Real-World Example: Inductive Bias in Low-Light Enhancement
In image processing tasks, light enhancement is commonly used to improve image quality and maintain consistent visual effects under varying lighting conditions. An effective method involves applying a multiplicative model, where a mask predicted by the network is element-wise multiplied with the original image to adjust lighting conditions. Mathematically, the model can be expressed as $\hat{y} = f(x) \times x$, where $x$ is the input image and $f(x)$ is a neural network-predicted brightness adjustment gain mask.
Since images are usually quantized to uint8, dequantization is often used together with light enhancement.
This pre-defined multiplicative model denotes the Inductive Bias, $f(x)$ acts as an adjuster, adaptively modifying lighting conditions without altering the core features of the image. This approach inherently reflects an inductive bias: despite changes in lighting, the main content and class of the image should remain unchanged. This method teaches the model to adapt to different lighting conditions while preserving essential image features.

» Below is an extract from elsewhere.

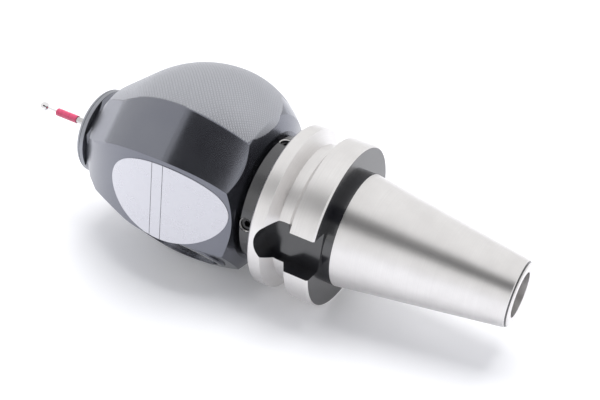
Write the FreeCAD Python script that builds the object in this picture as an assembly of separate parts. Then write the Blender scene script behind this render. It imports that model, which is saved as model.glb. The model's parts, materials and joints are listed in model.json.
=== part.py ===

To train such a model, mean squared error (MSE) loss is typically used to optimize the prediction of $f(x) \times x$, ensuring that the mask adjusts lighting accurately without introducing unnecessary distortion or noise. Additionally, smoothness regularization is applied to the prediction of $f(x)$ to enhance generalization and prevent overfitting. This regularization ensures spatial continuity and smoothness in lighting adjustment, avoiding unnatural transitions or excessive local changes.